THE PROBLEM — Find and copy lines holding "from".

>> Begin RECORDS FOR THIS EXERCISE

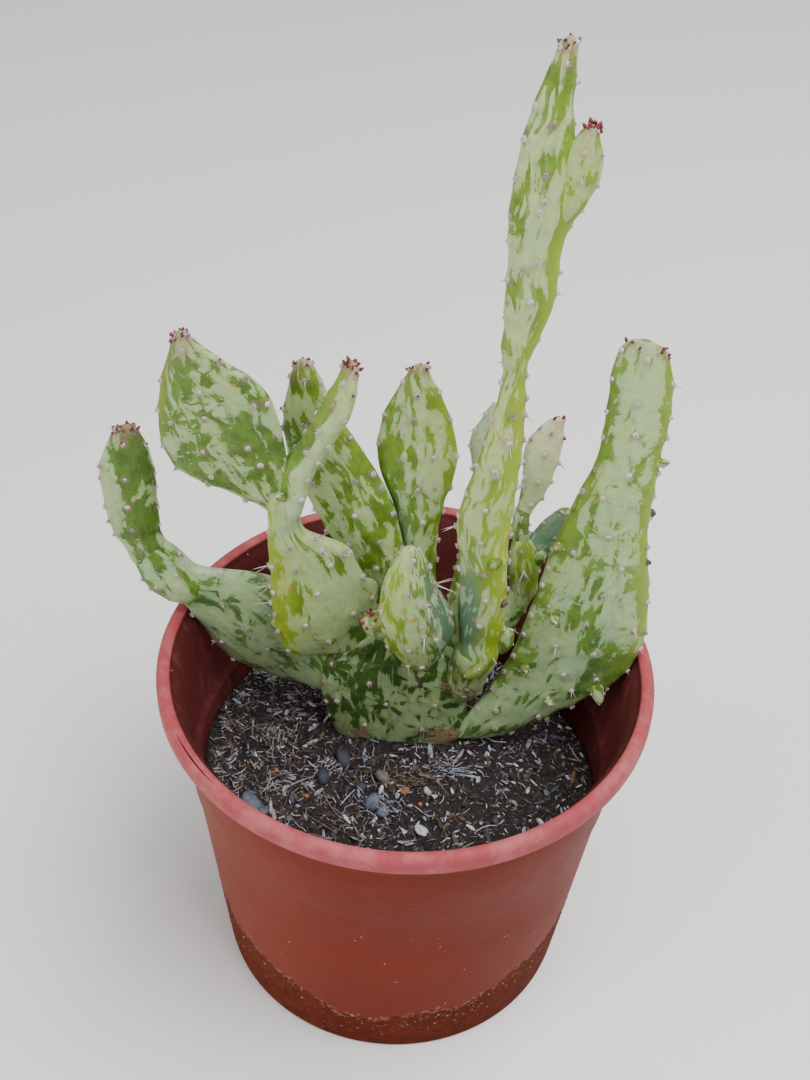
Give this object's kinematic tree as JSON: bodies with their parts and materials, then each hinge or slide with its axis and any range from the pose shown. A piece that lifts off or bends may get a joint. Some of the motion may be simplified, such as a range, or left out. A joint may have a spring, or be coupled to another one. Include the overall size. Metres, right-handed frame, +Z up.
{
  "type": "potted paddle cactus",
  "caption": "Clump of flat variegated cactus pads with small buds, growing in soil in a round tapered plastic nursery pot.",
  "frame": {"origin": "centre of the pot's flat underside, on the surface that it stands on", "axes": "+Z up along the pot's axis, +X to the right of the clump's front, +Y towards its back"},
  "size_m": [0.2226, 0.2, 0.421],
  "materials": {
    "pot_plastic": "satin",
    "potting_soil": "matte",
    "old_pad": "matte",
    "streaked_pad": "satin",
    "green_pad": "satin",
    "pale_pad": "matte",
    "blue_pad": "matte",
    "bud": "satin"
  },
  "bodies": {
    "root": {"pot": "pot_plastic", "soil": "potting_soil", "mother_pad": "old_pad", "left_low_pad": "streaked_pad", "left_elbow_pad": "streaked_pad", "left_tip_pad": "streaked_pad", "front_left_pad": "streaked_pad", "narrow_pad": "green_pad", "left_high_pad": "streaked_pad", "back_left_pad": "green_pad", "back_centre_pad": "green_pad", "front_stub_pad": "green_pad", "stem_foot": "old_pad", "stem_pad": "streaked_pad", "stem_top_pad": "streaked_pad", "stem_side_pad": "green_pad", "right_pad": "streaked_pad", "back_stem_pad": "green_pad", "back_pale_pad": "pale_pad", "knee_pad": "old_pad", "round_pad": "green_pad", "link_pad": "green_pad", "pale_tip_pad": "pale_pad", "blue_green_pad": "blue_pad", "tucked_pad": "green_pad", "front_stub_bud": "bud", "stem_bud": "bud", "foot_shoot": "bud", "spiny_bud": "bud", "link_bud": "bud", "neck_bud": "bud", "left_edge_bud": "bud", "hanging_bud": "bud", "upper_margin_bud": "bud", "lower_margin_bud": "bud", "right_face_bud": "bud", "low_face_bud": "bud", "bottom_face_bud": "bud", "outer_margin_bud": "bud"}
  },
  "joints": []
}
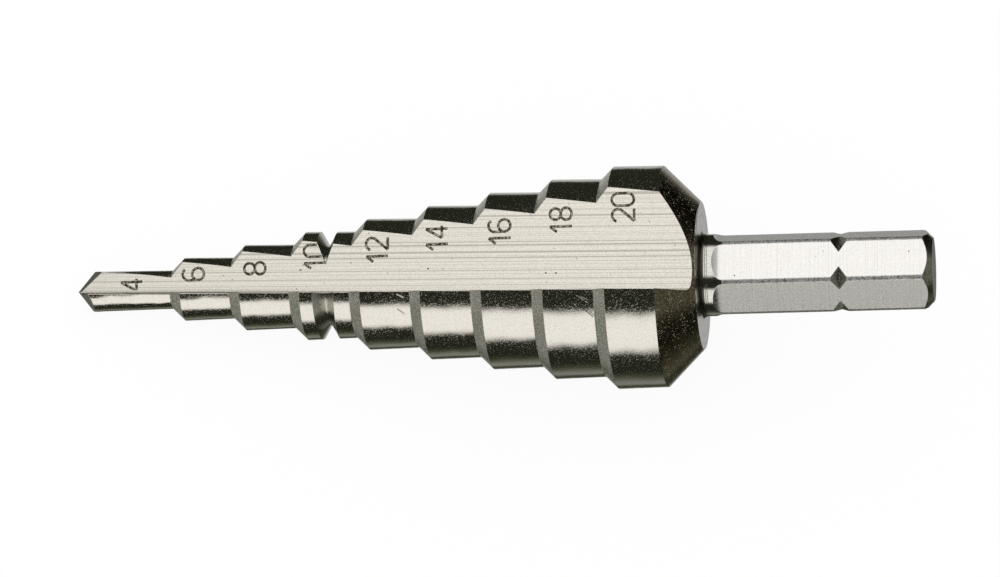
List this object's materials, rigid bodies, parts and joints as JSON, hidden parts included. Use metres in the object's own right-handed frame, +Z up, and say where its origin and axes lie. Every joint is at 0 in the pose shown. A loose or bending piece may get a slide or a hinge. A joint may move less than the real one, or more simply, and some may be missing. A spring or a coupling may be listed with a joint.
{
  "type": "step drill",
  "caption": "Right-hand stepped cone drill for sheet metal, with straight flutes, a ring groove, plain size numbers and a hexagon shank.",
  "frame": {"origin": "centre of the bottom of the drill's box, on the table it lies on, over one of its two flutes", "axes": "+X from the point towards the shank end, level with the table; the drill's own axis climbs 8.35 degrees from it towards the shank. +Z up. The ground face of the open flute leans towards -Y."},
  "size_m": [0.0746, 0.0194, 0.0177],
  "materials": {
    "ground_steel": "ground high-speed steel with fine grinding lines, bright on the flute and the flats, darker on the turned and relieved faces"
  },
  "bodies": {
    "root": {"step_drill": "ground_steel"}
  },
  "joints": []
}
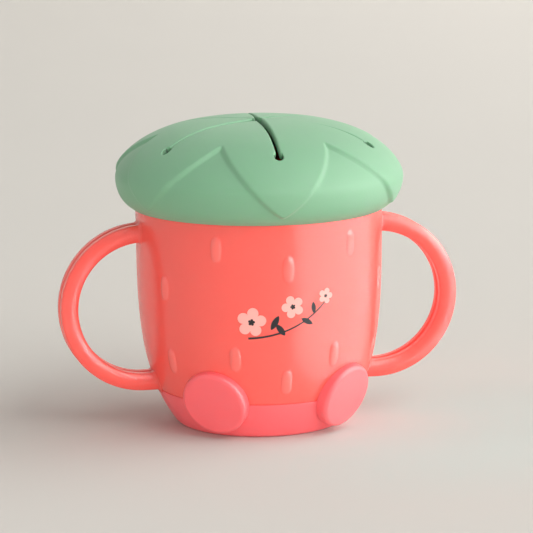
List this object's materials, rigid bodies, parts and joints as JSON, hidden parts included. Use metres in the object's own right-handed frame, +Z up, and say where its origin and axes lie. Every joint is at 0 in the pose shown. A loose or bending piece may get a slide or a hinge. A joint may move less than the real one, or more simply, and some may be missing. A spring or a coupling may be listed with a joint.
{
  "type": "toddler snack container",
  "caption": "Toddler snack cup with two round handles, raised seeds, a soft footed boot and a domed silicone leaf lid whose slit flaps let a hand in.",
  "frame": {"origin": "middle of the flat underside that the container stands on", "axes": "+Z up through the lid's centre, -Y towards the front with the two foot pads, +X along the handles towards the right of someone facing the front"},
  "size_m": [0.1412, 0.1012, 0.1065],
  "materials": {
    "cup_plastic": "satin, lightly translucent polypropylene",
    "boot_elastomer": "matte soft elastomer",
    "lid_silicone": "matte silicone"
  },
  "bodies": {
    "cup": {"cup": "cup_plastic", "handle_left": "cup_plastic", "handle_right": "cup_plastic", "base_boot": "boot_elastomer", "foot_left": "boot_elastomer", "foot_right": "boot_elastomer"},
    "lid": {"lid": "lid_silicone"},
    "flap_1": {"flap_1": "lid_silicone"},
    "flap_2": {"flap_2": "lid_silicone"},
    "flap_3": {"flap_3": "lid_silicone"},
    "flap_4": {"flap_4": "lid_silicone"},
    "flap_5": {"flap_5": "lid_silicone"},
    "flap_6": {"flap_6": "lid_silicone"}
  },
  "joints": [
    {"name": "lid_lift", "type": "slide", "parent": "cup", "child": "lid", "axis": [0, 0, 1], "range_m": [0, 0.05]},
    {"name": "flap_1_bend", "type": "hinge", "parent": "lid", "child": "flap_1", "pos_m": [0.01526, -0.03061, 0.10067], "axis": [-0.8949, -0.4462, 0], "range_deg": [-28, 60], "stiffness_Nm_per_rad": 0.02},
    {"name": "flap_2_bend", "type": "hinge", "parent": "lid", "child": "flap_2", "pos_m": [0.03414, -0.00209, 0.10067], "axis": [-0.061, -0.9981, 0], "range_deg": [-28, 60], "stiffness_Nm_per_rad": 0.02},
    {"name": "flap_3_bend", "type": "hinge", "parent": "lid", "child": "flap_3", "pos_m": [0.01888, 0.02853, 0.10067], "axis": [0.8339, -0.5519, 0], "range_deg": [-28, 60], "stiffness_Nm_per_rad": 0.02},
    {"name": "flap_4_bend", "type": "hinge", "parent": "lid", "child": "flap_4", "pos_m": [-0.01526, 0.03061, 0.10067], "axis": [0.8949, 0.4462, 0], "range_deg": [-28, 60], "stiffness_Nm_per_rad": 0.02},
    {"name": "flap_5_bend", "type": "hinge", "parent": "lid", "child": "flap_5", "pos_m": [-0.03414, 0.00209, 0.10067], "axis": [0.061, 0.9981, 0], "range_deg": [-28, 60], "stiffness_Nm_per_rad": 0.02},
    {"name": "flap_6_bend", "type": "hinge", "parent": "lid", "child": "flap_6", "pos_m": [-0.01888, -0.02853, 0.10067], "axis": [-0.8339, 0.5519, 0], "range_deg": [-28, 60], "stiffness_Nm_per_rad": 0.02}
  ]
}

>> End RECORDS FOR THIS EXERCISE

TASK ANSWER —
Give this object's kinematic tree as JSON: bodies with their parts and materials, then each hinge or slide with its axis and any range from the pose shown. A piece that lifts off or bends may get a joint. Some of the motion may be simplified, such as a range, or left out. A joint may have a spring, or be coupled to another one. Include the overall size. Metres, right-handed frame, +Z up.
  "frame": {"origin": "centre of the bottom of the drill's box, on the table it lies on, over one of its two flutes", "axes": "+X from the point towards the shank end, level with the table; the drill's own axis climbs 8.35 degrees from it towards the shank. +Z up. The ground face of the open flute leans towards -Y."},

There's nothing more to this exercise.